__DIRECTIONS__:
Work out the number of lines with the word "shown" in the material below, then reply with that number only.

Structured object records
++++++++++

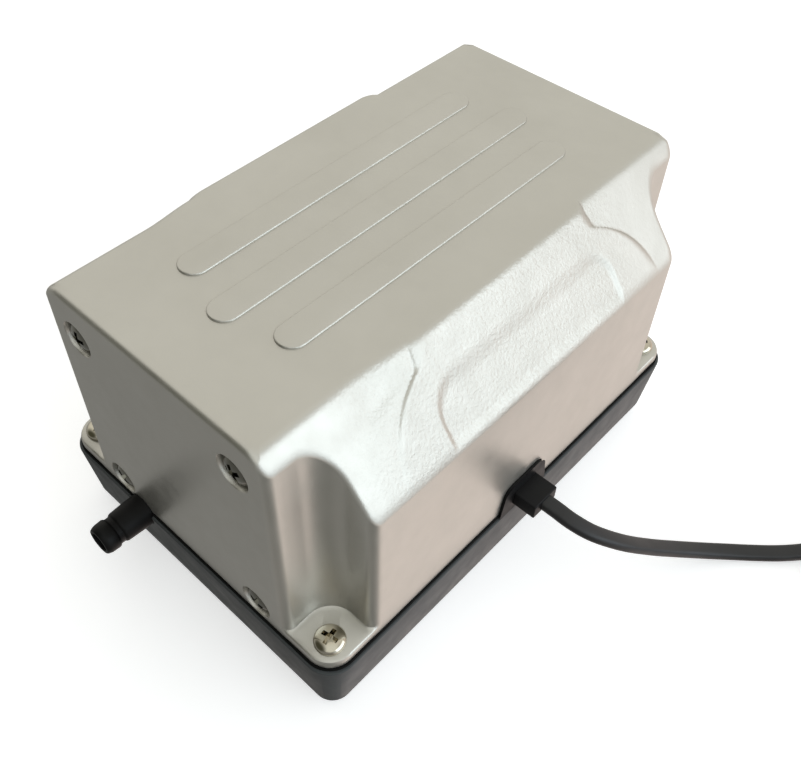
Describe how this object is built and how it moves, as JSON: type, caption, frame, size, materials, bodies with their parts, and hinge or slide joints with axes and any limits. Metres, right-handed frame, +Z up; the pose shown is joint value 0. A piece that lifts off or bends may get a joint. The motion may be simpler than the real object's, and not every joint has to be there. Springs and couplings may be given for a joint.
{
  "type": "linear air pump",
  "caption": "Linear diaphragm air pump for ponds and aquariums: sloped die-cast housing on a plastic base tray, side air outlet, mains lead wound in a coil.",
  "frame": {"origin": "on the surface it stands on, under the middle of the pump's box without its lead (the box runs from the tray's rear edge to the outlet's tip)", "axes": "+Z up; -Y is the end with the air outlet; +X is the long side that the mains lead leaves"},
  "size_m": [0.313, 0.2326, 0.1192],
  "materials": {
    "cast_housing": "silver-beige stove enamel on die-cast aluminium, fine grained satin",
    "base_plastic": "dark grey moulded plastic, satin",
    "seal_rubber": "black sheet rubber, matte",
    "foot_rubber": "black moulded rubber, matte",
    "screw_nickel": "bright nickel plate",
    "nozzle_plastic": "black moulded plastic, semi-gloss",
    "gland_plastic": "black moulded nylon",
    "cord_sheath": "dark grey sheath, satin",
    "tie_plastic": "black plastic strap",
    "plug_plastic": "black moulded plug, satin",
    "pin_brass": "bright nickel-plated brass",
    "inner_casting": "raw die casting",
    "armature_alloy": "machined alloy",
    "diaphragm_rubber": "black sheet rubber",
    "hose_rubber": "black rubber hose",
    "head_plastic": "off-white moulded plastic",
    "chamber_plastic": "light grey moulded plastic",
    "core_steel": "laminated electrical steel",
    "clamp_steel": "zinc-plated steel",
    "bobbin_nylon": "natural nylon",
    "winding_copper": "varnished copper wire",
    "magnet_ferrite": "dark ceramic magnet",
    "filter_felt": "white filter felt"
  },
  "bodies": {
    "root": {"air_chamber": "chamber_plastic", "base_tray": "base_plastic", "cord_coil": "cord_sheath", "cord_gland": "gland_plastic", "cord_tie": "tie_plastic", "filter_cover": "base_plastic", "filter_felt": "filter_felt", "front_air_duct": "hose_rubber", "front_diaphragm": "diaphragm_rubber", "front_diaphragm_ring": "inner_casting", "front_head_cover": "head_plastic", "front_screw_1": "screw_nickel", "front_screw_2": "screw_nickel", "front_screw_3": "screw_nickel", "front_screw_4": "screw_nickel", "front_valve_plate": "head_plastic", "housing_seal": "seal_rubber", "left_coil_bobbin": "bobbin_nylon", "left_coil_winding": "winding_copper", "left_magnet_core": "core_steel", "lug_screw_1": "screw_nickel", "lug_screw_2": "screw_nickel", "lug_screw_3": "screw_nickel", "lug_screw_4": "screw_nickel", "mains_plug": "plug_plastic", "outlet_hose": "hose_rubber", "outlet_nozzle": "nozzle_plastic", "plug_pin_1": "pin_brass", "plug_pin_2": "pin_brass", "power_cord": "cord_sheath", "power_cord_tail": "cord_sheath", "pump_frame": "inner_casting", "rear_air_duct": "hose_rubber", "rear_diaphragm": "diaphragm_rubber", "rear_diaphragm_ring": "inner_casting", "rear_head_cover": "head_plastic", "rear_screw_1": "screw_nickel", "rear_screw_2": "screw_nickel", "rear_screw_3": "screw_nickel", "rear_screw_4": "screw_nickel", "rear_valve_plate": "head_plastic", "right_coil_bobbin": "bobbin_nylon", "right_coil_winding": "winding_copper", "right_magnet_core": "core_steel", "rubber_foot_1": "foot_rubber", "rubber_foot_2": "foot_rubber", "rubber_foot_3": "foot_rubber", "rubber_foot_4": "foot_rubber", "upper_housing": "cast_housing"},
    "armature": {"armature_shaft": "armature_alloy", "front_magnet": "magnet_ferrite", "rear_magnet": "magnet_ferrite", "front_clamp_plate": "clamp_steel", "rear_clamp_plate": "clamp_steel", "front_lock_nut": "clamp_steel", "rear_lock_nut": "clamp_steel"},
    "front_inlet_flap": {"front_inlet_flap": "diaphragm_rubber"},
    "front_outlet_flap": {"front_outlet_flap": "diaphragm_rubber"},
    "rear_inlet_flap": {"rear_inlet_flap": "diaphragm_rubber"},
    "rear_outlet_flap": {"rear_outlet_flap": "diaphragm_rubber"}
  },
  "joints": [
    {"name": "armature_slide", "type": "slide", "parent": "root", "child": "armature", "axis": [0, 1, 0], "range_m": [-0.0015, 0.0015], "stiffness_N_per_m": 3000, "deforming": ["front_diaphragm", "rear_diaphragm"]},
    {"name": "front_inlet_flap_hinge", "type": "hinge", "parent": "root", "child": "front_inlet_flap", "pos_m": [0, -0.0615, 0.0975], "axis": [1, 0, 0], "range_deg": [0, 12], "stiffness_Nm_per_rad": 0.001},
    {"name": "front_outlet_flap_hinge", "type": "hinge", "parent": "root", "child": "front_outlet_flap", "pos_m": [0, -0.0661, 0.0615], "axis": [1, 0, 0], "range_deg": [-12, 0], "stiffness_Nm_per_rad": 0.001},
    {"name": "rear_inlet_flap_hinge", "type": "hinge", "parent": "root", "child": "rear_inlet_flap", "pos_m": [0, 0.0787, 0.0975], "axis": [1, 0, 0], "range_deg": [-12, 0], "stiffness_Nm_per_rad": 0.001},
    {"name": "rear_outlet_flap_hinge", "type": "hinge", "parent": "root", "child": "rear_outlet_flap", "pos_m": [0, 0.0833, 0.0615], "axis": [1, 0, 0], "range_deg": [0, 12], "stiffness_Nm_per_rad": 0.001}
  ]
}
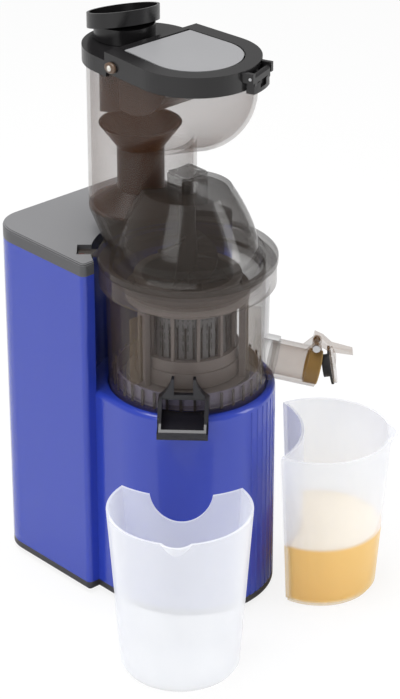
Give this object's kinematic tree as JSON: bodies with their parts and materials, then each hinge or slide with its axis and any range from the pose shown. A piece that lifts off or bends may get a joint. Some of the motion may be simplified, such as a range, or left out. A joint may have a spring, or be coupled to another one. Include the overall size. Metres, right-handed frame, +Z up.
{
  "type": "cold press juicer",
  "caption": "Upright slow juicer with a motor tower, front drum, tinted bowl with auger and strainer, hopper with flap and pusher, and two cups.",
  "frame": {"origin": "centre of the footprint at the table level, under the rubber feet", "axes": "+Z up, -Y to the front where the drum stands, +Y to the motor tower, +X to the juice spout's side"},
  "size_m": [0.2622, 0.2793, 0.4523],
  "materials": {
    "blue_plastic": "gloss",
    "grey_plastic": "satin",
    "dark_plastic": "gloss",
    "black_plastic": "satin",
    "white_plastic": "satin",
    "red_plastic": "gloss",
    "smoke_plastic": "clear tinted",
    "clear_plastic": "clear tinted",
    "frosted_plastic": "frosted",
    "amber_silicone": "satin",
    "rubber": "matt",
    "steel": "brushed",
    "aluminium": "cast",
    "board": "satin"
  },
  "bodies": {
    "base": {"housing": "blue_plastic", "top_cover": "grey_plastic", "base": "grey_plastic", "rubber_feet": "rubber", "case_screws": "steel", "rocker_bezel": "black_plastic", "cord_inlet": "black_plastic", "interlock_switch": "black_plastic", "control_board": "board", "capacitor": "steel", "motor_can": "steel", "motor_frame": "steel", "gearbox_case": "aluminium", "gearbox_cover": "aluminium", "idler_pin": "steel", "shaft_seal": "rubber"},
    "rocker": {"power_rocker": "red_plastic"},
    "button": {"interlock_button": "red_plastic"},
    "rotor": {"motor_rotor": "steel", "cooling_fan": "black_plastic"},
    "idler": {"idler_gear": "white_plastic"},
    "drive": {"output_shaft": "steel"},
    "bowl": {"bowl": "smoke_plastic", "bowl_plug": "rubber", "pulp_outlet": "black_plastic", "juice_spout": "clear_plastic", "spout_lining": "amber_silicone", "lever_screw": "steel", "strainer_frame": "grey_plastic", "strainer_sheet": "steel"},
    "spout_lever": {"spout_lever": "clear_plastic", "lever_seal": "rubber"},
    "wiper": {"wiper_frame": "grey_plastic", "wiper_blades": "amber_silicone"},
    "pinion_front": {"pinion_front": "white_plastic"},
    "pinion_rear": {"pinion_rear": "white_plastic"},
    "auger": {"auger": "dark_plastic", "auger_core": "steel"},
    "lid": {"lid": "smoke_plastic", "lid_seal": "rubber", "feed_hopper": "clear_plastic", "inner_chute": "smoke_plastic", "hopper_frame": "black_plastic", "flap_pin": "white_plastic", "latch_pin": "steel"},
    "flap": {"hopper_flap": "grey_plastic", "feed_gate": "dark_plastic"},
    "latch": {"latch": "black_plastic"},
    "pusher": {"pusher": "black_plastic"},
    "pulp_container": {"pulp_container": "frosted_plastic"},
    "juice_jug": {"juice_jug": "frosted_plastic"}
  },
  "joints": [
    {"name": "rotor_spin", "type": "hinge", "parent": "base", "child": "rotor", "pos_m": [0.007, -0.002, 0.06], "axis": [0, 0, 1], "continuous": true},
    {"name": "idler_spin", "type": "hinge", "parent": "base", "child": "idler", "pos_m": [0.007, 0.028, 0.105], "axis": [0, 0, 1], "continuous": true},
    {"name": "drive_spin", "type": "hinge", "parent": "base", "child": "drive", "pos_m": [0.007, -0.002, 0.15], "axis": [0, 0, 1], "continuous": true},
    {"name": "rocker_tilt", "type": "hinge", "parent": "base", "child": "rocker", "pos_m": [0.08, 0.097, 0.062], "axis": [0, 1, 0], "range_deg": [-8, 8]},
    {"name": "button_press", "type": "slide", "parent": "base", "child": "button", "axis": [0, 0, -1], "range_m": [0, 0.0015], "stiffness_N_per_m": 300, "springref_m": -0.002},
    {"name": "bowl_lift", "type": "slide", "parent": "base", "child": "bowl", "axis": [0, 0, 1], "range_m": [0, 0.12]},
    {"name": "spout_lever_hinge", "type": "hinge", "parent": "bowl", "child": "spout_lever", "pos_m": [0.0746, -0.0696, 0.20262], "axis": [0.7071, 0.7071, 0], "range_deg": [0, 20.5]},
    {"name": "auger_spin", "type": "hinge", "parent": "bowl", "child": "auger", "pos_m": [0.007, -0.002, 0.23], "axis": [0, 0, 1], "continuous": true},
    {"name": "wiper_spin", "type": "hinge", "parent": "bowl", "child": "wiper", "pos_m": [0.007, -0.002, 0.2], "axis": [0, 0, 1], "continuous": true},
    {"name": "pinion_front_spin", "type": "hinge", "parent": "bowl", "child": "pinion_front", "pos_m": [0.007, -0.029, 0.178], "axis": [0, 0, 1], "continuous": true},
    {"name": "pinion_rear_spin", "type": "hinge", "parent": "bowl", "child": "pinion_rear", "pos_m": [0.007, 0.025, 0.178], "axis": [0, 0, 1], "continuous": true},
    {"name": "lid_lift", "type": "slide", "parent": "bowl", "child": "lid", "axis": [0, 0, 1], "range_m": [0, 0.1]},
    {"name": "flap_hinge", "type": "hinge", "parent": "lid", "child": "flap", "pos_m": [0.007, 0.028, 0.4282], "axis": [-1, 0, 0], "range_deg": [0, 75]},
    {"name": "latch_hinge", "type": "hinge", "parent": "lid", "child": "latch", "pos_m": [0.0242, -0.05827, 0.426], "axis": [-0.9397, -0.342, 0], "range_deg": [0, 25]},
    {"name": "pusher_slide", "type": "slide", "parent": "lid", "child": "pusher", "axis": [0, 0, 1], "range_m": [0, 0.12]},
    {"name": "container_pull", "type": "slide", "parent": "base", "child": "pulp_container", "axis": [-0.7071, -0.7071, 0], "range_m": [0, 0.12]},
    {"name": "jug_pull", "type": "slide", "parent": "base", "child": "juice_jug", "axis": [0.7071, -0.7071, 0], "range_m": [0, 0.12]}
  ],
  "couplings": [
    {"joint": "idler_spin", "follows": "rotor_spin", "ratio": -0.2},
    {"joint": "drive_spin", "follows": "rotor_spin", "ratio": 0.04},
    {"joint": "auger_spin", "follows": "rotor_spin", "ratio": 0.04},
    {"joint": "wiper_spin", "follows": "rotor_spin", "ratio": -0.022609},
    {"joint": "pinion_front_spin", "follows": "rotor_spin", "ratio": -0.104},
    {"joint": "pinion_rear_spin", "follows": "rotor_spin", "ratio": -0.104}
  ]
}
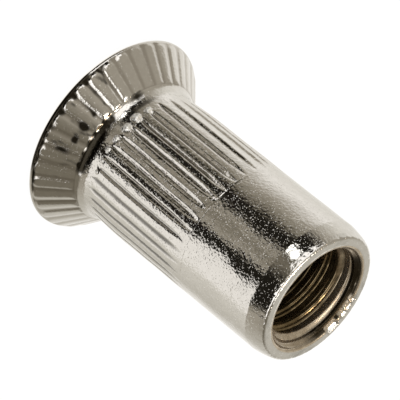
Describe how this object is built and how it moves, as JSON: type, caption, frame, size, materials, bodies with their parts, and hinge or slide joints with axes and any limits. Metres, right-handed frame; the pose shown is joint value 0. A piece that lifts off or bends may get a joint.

++++++++++

__FINAL ANSWER__:
3